The boys with the second story view were Theodore and Elliott Roosevelt.  The little neighbor girl, Edie Carow, who grew up to marry Theodore, confirmed the story to biographer Stephan Lorant in an interview late in life.

The Roosevelt family had reason to grieve a personal friend.  During the long years of the Civil War, Theodore Sr. worked closely with Lincoln to form the Allotment Commission, which routed soldier pay to their families rather than sutlers in the field.  The Lincolns welcomed him into their social circle.  Mary Lincoln invited him to dinners and asked his opinions on bonnets.  When Roosevelt attended St. John’s Church with John Hay, the president’s secretary, many mistook the tall bearded man with the top hat for the chief executive.
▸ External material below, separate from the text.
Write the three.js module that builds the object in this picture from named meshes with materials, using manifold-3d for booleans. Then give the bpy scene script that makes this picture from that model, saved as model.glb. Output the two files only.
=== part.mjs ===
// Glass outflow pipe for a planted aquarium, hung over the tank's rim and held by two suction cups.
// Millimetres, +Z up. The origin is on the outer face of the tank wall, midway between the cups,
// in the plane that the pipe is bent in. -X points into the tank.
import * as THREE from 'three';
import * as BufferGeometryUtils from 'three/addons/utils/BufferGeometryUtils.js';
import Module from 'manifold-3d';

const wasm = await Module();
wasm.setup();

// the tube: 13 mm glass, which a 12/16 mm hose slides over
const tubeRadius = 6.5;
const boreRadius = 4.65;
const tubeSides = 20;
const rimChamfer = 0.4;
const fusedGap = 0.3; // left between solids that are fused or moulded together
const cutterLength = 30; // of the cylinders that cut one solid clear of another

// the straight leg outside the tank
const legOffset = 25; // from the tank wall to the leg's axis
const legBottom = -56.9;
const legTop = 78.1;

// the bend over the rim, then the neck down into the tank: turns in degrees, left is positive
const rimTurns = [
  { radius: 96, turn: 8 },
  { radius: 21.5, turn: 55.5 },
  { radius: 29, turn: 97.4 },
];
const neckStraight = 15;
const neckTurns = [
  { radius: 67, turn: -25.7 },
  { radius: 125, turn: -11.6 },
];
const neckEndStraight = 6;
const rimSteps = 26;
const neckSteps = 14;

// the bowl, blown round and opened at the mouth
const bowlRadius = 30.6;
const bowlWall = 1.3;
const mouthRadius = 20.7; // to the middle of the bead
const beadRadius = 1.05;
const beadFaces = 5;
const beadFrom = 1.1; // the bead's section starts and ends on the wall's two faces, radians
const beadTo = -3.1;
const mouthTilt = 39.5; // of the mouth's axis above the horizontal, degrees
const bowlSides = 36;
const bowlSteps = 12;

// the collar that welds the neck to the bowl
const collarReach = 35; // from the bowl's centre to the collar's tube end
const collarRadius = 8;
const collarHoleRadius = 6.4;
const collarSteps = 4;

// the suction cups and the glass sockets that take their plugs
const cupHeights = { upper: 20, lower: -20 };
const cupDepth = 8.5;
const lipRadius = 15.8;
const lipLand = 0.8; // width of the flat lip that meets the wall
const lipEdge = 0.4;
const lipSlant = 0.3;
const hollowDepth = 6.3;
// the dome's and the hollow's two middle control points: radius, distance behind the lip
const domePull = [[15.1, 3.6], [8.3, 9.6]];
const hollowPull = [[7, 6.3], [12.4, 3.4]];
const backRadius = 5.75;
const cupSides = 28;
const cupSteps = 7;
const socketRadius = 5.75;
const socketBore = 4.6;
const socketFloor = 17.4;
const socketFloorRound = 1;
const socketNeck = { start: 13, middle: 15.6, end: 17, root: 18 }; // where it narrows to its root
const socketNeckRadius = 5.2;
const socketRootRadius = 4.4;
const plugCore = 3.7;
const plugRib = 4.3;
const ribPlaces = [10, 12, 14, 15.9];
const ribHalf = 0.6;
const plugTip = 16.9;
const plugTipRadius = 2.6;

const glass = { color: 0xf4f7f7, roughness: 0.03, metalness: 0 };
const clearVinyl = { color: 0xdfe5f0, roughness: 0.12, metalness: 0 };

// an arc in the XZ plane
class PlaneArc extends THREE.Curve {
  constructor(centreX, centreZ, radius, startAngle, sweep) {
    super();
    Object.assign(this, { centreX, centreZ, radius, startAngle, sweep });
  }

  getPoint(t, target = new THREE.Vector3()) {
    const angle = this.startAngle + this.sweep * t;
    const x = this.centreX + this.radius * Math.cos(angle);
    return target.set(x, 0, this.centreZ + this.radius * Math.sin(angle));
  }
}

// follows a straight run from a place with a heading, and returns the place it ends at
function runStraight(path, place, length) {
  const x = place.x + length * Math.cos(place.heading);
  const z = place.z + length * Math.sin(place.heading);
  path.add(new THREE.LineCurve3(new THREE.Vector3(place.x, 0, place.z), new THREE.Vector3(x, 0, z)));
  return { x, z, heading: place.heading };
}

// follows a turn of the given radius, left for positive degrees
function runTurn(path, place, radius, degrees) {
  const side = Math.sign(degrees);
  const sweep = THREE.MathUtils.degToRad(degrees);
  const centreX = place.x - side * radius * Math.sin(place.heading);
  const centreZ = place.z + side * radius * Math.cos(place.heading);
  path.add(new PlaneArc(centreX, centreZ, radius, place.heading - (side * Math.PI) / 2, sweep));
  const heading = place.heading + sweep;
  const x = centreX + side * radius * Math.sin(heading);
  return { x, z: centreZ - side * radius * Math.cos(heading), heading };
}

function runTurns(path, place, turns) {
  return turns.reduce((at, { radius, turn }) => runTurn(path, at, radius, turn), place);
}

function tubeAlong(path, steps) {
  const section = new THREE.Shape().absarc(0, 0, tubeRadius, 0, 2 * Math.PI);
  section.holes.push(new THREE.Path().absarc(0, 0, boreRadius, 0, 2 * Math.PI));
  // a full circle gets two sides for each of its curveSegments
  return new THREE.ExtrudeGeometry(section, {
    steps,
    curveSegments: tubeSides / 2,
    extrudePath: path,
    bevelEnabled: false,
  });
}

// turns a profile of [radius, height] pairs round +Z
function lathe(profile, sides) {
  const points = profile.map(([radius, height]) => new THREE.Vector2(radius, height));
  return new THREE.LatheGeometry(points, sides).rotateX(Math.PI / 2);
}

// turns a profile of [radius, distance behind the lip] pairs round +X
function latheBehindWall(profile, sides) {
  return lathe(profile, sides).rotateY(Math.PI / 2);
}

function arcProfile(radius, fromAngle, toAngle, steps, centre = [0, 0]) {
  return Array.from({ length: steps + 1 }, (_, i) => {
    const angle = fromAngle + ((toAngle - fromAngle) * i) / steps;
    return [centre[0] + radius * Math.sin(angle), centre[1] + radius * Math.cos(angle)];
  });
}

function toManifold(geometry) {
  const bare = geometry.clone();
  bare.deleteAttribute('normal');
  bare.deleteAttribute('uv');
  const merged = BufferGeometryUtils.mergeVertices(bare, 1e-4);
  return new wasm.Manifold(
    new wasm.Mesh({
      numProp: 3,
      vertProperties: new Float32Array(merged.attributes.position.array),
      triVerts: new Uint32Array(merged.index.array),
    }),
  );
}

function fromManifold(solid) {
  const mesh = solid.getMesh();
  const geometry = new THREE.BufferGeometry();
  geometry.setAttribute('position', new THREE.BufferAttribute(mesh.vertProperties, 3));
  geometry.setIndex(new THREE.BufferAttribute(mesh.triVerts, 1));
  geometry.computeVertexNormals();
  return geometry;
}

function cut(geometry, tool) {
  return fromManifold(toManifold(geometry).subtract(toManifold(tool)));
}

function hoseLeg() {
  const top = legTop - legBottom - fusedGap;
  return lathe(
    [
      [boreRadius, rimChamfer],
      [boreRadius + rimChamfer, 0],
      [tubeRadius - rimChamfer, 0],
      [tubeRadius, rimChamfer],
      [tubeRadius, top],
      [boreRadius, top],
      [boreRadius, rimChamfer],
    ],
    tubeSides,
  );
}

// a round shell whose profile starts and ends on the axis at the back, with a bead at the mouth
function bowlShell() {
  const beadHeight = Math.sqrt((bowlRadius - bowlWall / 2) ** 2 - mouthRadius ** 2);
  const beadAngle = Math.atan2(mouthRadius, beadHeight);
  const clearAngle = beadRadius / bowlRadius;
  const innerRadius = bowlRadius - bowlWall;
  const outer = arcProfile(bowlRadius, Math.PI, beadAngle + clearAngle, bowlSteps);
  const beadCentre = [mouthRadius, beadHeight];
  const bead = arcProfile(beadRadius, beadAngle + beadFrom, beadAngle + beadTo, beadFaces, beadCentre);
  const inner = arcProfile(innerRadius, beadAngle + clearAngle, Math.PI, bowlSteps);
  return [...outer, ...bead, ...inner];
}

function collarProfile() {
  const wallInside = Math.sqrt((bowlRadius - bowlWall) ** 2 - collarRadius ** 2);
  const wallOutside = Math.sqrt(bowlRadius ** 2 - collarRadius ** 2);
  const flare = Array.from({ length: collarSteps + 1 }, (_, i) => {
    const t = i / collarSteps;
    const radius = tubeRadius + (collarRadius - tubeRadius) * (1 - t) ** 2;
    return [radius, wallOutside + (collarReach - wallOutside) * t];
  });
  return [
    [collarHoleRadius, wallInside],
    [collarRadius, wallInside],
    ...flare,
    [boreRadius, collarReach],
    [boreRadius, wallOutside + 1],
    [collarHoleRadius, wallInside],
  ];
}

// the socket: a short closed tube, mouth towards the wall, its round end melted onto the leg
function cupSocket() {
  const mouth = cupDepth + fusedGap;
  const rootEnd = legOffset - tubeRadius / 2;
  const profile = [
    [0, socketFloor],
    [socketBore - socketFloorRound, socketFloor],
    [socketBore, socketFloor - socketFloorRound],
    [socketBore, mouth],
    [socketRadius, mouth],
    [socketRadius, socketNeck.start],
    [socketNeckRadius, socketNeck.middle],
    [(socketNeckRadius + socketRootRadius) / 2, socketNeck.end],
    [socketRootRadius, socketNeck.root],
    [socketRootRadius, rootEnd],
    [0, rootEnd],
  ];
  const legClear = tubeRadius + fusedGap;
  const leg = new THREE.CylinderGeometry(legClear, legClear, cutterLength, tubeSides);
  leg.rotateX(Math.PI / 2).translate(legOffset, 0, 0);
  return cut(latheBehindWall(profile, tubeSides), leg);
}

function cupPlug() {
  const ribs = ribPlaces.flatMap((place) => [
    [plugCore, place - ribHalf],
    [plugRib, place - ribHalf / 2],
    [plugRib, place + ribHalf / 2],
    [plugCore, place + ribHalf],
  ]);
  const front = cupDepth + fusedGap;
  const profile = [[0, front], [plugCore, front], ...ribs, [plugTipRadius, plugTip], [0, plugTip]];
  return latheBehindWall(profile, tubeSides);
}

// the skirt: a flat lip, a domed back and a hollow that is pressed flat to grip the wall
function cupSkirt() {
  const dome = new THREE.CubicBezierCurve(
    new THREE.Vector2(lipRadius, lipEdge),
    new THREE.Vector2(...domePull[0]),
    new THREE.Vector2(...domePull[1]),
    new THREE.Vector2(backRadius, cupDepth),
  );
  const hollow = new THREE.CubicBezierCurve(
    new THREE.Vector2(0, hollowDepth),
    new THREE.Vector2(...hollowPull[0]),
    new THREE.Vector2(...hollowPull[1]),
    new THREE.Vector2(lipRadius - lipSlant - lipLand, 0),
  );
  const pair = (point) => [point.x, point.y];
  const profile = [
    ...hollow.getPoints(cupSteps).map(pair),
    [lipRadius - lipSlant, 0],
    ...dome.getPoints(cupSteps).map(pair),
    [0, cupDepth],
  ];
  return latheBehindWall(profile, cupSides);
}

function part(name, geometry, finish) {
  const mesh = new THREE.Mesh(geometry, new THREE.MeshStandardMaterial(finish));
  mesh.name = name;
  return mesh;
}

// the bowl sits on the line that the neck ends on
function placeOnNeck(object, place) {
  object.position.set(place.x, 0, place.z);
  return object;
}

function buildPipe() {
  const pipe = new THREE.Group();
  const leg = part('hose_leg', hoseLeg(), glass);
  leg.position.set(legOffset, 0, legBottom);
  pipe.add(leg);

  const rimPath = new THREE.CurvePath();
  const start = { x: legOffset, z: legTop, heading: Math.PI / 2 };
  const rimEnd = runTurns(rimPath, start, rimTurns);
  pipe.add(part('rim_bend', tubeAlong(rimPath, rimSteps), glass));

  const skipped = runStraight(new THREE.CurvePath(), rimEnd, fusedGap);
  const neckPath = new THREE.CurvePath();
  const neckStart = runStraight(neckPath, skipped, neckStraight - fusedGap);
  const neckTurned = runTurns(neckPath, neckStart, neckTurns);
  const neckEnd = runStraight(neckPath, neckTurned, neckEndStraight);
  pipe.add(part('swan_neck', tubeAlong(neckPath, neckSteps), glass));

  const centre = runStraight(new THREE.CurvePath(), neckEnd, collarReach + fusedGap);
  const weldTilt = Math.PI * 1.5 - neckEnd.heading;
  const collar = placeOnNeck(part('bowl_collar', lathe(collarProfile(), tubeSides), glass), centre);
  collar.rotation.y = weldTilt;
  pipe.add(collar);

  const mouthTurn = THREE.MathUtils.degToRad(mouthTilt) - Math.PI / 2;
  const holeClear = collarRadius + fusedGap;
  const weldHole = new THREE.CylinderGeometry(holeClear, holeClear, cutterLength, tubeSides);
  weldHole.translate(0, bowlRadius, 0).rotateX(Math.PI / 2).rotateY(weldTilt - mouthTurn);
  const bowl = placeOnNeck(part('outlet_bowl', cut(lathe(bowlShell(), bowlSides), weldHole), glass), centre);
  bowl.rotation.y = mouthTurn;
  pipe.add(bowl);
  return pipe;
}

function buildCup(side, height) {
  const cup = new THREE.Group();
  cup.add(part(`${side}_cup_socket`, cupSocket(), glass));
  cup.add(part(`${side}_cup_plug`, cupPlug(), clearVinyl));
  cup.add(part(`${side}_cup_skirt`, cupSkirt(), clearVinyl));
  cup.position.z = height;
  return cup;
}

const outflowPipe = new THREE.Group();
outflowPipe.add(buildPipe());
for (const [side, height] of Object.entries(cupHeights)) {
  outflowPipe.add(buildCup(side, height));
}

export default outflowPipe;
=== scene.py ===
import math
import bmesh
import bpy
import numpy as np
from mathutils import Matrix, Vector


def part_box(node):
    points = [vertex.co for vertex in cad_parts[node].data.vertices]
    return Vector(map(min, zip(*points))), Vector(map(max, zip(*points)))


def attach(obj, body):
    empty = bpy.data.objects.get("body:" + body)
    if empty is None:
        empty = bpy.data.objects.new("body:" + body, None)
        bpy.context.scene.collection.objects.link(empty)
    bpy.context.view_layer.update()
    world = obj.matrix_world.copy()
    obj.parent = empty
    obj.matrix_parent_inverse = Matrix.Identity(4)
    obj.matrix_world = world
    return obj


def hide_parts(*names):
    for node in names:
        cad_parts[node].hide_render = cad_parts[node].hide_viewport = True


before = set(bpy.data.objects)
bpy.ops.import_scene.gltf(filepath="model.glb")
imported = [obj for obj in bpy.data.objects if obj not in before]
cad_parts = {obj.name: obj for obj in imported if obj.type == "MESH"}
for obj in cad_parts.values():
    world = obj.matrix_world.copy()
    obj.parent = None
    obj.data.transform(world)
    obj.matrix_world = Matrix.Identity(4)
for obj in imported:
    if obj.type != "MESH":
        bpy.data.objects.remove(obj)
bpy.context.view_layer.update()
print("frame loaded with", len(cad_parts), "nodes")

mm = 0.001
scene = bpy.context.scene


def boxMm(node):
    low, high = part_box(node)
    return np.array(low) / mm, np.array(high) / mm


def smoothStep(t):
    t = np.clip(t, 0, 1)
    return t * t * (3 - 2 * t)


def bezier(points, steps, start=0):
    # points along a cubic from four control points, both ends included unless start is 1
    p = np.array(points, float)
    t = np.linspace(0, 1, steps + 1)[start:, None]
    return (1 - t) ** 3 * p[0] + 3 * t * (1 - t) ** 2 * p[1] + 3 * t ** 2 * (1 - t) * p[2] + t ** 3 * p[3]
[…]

This photo was signed and presented to Theodore Roosevelt, Sr. http://www.mharchive.org

Lincoln was the sixteenth president; Theodore Roosevelt, Jr. would be the twenty-sixth, with much transpiring in the country during the forty years between.  The Industrial Revolution, automobiles, telephones, electricity.  In Manhattan, the stately mansion of C.V.S. Roosevelt, pictured above, torn down to make way for a sewing machine factory as residential areas shifted closer to Central Park.  Two more American presidents assassinated.  Economic recession.  A brief war in Cuba that made the go-get-em Roosevelt so popular he was easily elected governor of New York and assigned to the William McKinley presidential ticket in 1900.

http://www.inaugural.senate.gov

When McKinley was assassinated only a few months into his second term, Roosevelt became president.  In 1904 he was elected in his own right.  John Hay, now Secretary of State, wrote a note with a gift the night before the inauguration, saying, “Please wear it tomorrow; you are one of the men who most thoroughly understands and appreciates (him).”  Enclosed was a gold ring containing several strands of Abraham Lincoln’s hair.
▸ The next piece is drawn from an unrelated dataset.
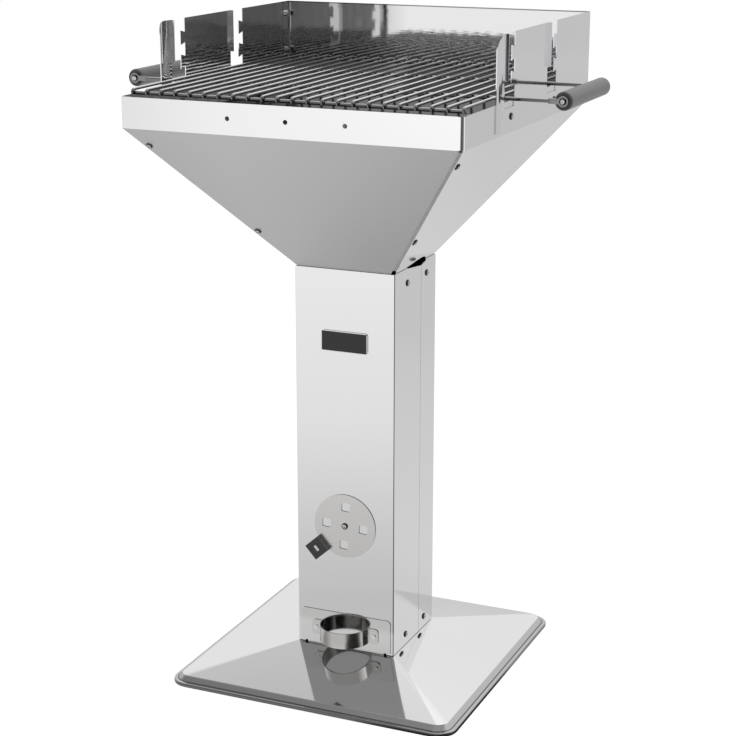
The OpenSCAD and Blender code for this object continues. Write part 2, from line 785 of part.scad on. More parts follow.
// Rod across the grate that passes through both side walls and ends in flattened eyes
module handle_arm(y) {
    cross_rod(grip_reach - tongue_l, y, arm_z, arm_d);
    both_sides() difference() {
        union() {
            translate([grip_reach - tongue_l - cut, y - eye_t / 2, arm_z - tongue_h / 2])
                cube([tongue_l, eye_t, tongue_h]);
            translate([grip_reach, y, arm_z]) rotate([90, 0, 0]) cylinder(d = eye_d, h = eye_t, center = true);
        }
        translate([grip_reach, y, arm_z]) rotate([90, 0, 0]) screw_hole(eye_t);
    }
}

module handle_arm_front() color(bright) handle_arm(arm_ys[0]);

module handle_arm_rear() color(bright) handle_arm(arm_ys[1]);

// Round grip between the two arms, drilled at both ends
module grip() {
    translate([grip_reach, grip_front, arm_z]) rotate([-90, 0, 0]) difference() {
        l = grip_rear - grip_front;
        union() {
            cylinder(d1 = grip_d - 2 * grip_edge, d2 = grip_d, h = grip_edge);
            translate([0, 0, grip_edge]) cylinder(d = grip_d, h = l - 2 * grip_edge);
            translate([0, 0, l - grip_edge]) cylinder(d1 = grip_d, d2 = grip_d - 2 * grip_edge, h = grip_edge);
        }
        translate([0, 0, -cut]) cylinder(d = hole_d, h = grip_bore_l + cut);
        translate([0, 0, l - grip_bore_l]) cylinder(d = hole_d, h = grip_bore_l + cut);
    }
}

module right_grip() color(plastic) grip();

module left_grip() color(plastic) mirror([1, 0, 0]) grip();

module grip_screws() color(bright) both_sides() {
    translate([grip_reach, arm_ys[0] - eye_t / 2, arm_z]) rotate([90, 0, 0]) screw(grip_screw_l);
    translate([grip_reach, arm_ys[1] + eye_t / 2, arm_z]) rotate([-90, 0, 0]) screw(grip_screw_l);
}

module charcoal_grate_bars() color(bright) {
    front = seat_run - inner_at(0, coal_z - coal_d / 2);
    rear = inner_at(2, coal_z - coal_d / 2) - seat_run;
    for (i = [0:coal_bars - 1])
        translate([(i - (coal_bars - 1) / 2) * coal_pitch, front, coal_z]) rotate([-90, 0, 0])
            cylinder(d = coal_d, h = rear - front);
}

module charcoal_grate_cross_rods() color(bright)
    for (y = coal_rod_ys) cross_rod(inner_at(1, coal_low - coal_d / 2) - seat_run, y, coal_low, coal_d);

module vent_disc() color(bright) translate([0, plate_y + sheet_t, vent_z]) difference() {
    union() {
        rotate([90, 0, 0]) cylinder(d = disc_d, h = sheet_t, $fn = fine_fn);
        rotate([0, -tab_turn - disc_turn, 0]) {
            translate([disc_r - knob_tab_w, -sheet_t, -knob_tab_w / 2])
                cube([knob_r - disc_r + knob_tab_w + knob_tab_t / 2, sheet_t, knob_tab_w]);
            translate([knob_r - knob_tab_t / 2, -knob_t - sheet_t, -knob_tab_w / 2])
                cube([knob_tab_t, knob_t + sheet_t, knob_tab_w]);
        }
    }
    air_holes(-disc_turn);
    rotate([90, 0, 0]) cylinder(d = screw_d + 2 * pivot_clear, h = 4 * sheet_t, center = true);
}

module vent_knob() color(plastic) translate([0, plate_y - fit_gap, vent_z]) rotate([0, -tab_turn - disc_turn, 0])
    translate([knob_r, 0, 0]) rotate([90, 0, 0]) linear_extrude(knob_t) difference() {
        square(knob_w, center = true);
        square([knob_tab_t + 2 * knob_gap, knob_tab_w + 2 * knob_gap], center = true);
    }

module drawer_front_plate() color(steel) difference() {
    translate([0, plate_y + sheet_t, front_z]) rotate([90, 0, 0]) linear_extrude(sheet_t) {
        translate([0, front_h / 2]) round_rect(front_w, front_h, front_r);
        translate([-front_w / 2, 0]) square([front_w, front_h / 2]);
    }
    for (x = [-1, 1]) translate([x * rivet_x, plate_y, strap_z]) rotate([90, 0, 0])
        cylinder(d = rivet_d + fit_gap, h = 4 * sheet_t, center = true);
}

module drawer_tray() color(steel) difference() {
    translate([-tray_w / 2, plate_y + sheet_t, tray_z]) difference() {
        cube([tray_w, tray_l, tray_h]);
        translate([tray_t, tray_t, tray_t]) cube([tray_w - 2 * tray_t, tray_l - 2 * tray_t, tray_h]);
    }
    for (x = [-1, 1]) translate([x * rivet_x, plate_y, strap_z]) rotate([90, 0, 0])
        cylinder(d = rivet_d + fit_gap, h = 8 * sheet_t, center = true);
}

module drawer_strap_handle() color(bright) translate([0, plate_y, strap_z - strap_h / 2]) difference() {
    union() {
        intersection() {
            difference() {
                cylinder(r = strap_r, h = strap_h, $fn = fine_fn);
                translate([0, 0, -cut]) cylinder(r = strap_r - strap_t, h = strap_h + 2 * cut, $fn = fine_fn);
            }
            translate([-strap_r, -strap_r, 0]) cube([2 * strap_r, strap_r, strap_h]);
        }
        for (x = [-1, 1]) translate([x * (strap_r + ear_l / 2 - strap_t), 0, strap_h / 2]) rotate([90, 0, 0])
            linear_extrude(strap_t) {
                round_rect(ear_l, strap_h, ear_r);
                translate([-x * ear_l / 4, 0]) square([ear_l / 2, strap_h], center = true);
            }
    }
    for (x = [-1, 1]) translate([x * rivet_x, 0, strap_h / 2]) rotate([90, 0, 0])
        cylinder(d = rivet_d + fit_gap, h = 4 * strap_t, center = true);
}

module drawer_rivets() color(bright)
    for (x = [-1, 1]) translate([x * rivet_x, plate_y - strap_t, strap_z]) rotate([90, 0, 0]) {
        cylinder(d = rivet_head_d, h = rivet_head_h);
        translate([0, 0, -strap_t - sheet_t - tray_t]) cylinder(d = rivet_d, h = strap_t + sheet_t + tray_t);
        translate([0, 0, -strap_t - sheet_t - tray_t - rivet_head_h]) cylinder(d = rivet_head_d, h = rivet_head_h);
    }

base_pan();
column_front_shell();
column_rear_shell();
funnel_front_panel();
funnel_right_panel();
funnel_rear_panel();
funnel_left_panel();
guard_right_wall();
guard_left_wall();
guard_rear_wall();
badge();
vent_pivot_screw();
vent_pivot_washer();
vent_pivot_nut();
column_top_screws();
column_top_nuts();
column_foot_screws();
column_foot_nuts();
funnel_corner_screws();
funnel_corner_nuts();
guard_side_screws();
guard_side_nuts();
guard_rear_screws();
guard_rear_nuts();
guard_corner_screws();
guard_corner_nuts();
cooking_grate_rods();
cooking_grate_front_rod();
cooking_grate_rear_rod();
handle_arm_front();
handle_arm_rear();
left_grip();
right_grip();
grip_screws();
charcoal_grate_bars();
charcoal_grate_cross_rods();
vent_disc();
vent_knob();
drawer_front_plate();
drawer_tray();
drawer_strap_handle();
drawer_rivets();
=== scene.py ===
# Funnel charcoal grill: materials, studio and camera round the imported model. Metres, front towards -Y.
import json
import math

import bpy
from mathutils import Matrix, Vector


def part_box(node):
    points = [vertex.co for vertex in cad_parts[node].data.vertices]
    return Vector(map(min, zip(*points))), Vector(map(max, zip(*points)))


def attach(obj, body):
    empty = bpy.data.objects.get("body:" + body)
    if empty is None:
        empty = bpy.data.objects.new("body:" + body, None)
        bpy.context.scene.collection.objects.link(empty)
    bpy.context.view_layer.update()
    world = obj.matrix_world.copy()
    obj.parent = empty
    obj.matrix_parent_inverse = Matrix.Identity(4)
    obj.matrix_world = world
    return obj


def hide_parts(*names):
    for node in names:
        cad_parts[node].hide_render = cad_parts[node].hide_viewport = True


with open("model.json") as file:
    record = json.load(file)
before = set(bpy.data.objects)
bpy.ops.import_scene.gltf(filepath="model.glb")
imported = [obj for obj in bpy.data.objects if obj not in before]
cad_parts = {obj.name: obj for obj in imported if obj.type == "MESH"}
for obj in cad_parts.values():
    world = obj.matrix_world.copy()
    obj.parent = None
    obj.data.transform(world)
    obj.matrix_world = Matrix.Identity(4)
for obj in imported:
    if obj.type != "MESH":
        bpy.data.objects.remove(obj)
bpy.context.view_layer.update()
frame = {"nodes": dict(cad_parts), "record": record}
nodes = frame["nodes"]
print("grill loaded:", len(nodes), "CAD nodes")

camera = {
    "place": (1.0001, -2.2760, 1.1445),
    "azimuth": 23.67,
    "elevation": 15.88,
    "lens": 88.9,
    "sensor": 36.0,
    "clip": (0.1, 60.0),
}


def makeCamera(c):
    data = bpy.data.cameras.new("photoCamera")
    data.lens, data.sensor_width = c["lens"], c["sensor"]
    data.clip_start, data.clip_end = c["clip"]
    cam = bpy.data.objects.new("photoCamera", data)
    a, e = math.radians(c["azimuth"]), math.radians(c["elevation"])
    back = Vector((math.sin(a) * math.cos(e), -math.cos(a) * math.cos(e), math.sin(e)))
    cam.location = c["place"]
    cam.rotation_mode = "QUATERNION"
    cam.rotation_quaternion = (-back).to_track_quat("-Z", "Y")
    bpy.context.scene.collection.objects.link(cam)
    bpy.context.scene.camera = cam


makeCamera(camera)
print("camera set")


class Tree:
    # Short calls for building a node tree
    def __init__(self, tree):
        self.tree = tree
        tree.nodes.clear()

    def add(self, kind, inputs=(), **settings):
        node = self.tree.nodes.new(kind)
        for key, value in settings.items():
            setattr(node, key, value)
        for key, value in dict(inputs).items():
            if isinstance(value, bpy.types.NodeSocket):
                self.tree.links.new(value, node.inputs[key])
            else:
                node.inputs[key].default_value = value
        return node

    def maths(self, operation, a, b=0.0, clamp=False):
        node = self.add("ShaderNodeMath", {0: a, 1: b}, operation=operation)
        node.use_clamp = clamp
        return node.outputs[0]

    def split(self, vector):
        return self.add("ShaderNodeSeparateXYZ", {0: vector}).outputs

    def joined(self, x=0.0, y=0.0, z=0.0):
        return self.add("ShaderNodeCombineXYZ", {"X": x, "Y": y, "Z": z}).outputs[0]

    def objectPlace(self):
        return self.add("ShaderNodeTexCoord").outputs["Object"]

    def facing(self, axis):
        return self.split(self.add("ShaderNodeNewGeometry").outputs["Normal"])[axis]

    def noise(self, place, scale, detail):
        given = {"Vector": place, "Scale": scale, "Detail": detail}
        return self.add("ShaderNodeTexNoise", given).outputs["Fac"]

    def spread(self, value, low, high, toLow=0.0, toHigh=1.0):
        return self.add("ShaderNodeMapRange", {"Value": value, "From Min": low, "From Max": high,
                                               "To Min": toLow, "To Max": toHigh}).outputs[0]

    def mix(self, share, first, second, blend="MIX"):
        return self.add("ShaderNodeMix", {0: share, 6: first, 7: second}, data_type="RGBA",
                        blend_type=blend).outputs[2]

    def tinted(self, colour, tone):
        return self.mix(1.0, colour, tone, "MULTIPLY")

    def ramp(self, value, stops):
        node = self.add("ShaderNodeValToRGB", {0: value})
        line = node.color_ramp
        while len(line.elements) < len(stops):
            line.elements.new(0.5)
        for element, (place, shade) in zip(line.elements, stops):
            element.position = place
            element.color = (shade, shade, shade, 1)
        return node.outputs[0]

    def rampOver(self, value, stops, start=0.0):
        # A ramp whose stops are lengths; the value is the length beyond start
        first, last = stops[0][0], stops[-1][0]
        share = self.spread(value, first - start, last - start)
        return self.ramp(share, [((stop - first) / (last - first), tone) for stop, tone in stops])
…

“I am mighty glad you like what I have been doing…I do not have to tell you that my great hero is Abraham Lincoln, and I have wanted while President to be the representative of the “plain people” in the sense that he was…according to my lights…” Theodore wrote friend Bill Sewall in 1906.

A Lincoln portrait hung in his office in the White House; after his presidency was over, he said this in a speech at The Great Emancipator’s birthplace: “His great and tender heart shrank from giving pain, and the task allotted him was to pour out like water the life-blood of the young men, and to feel in his every fibre the sorrow of the women…unbroken by hatred, unshaken by sorrow, he worked and suffered for the people.”

Theodore Roosevelt did not have the crisis of America at war during his administration, as Lincoln did.  Perhaps his “Big Stick” diplomacy held off the Great War.  But he did fight poverty, big business, and the depletion of our natural resources.

Lifelong friend, hunting guide, and Dakota ranch foreman William Sewall.  http://www.cache.boston.com

The same William Sewall, to whom Theodore wrote the letter, later said of him, “Wherever he went, he got right in with the people.  He was quick to find the real man in a very simple man….He valued me for what I was worth.”

Also true of his predecessor, ten terms before.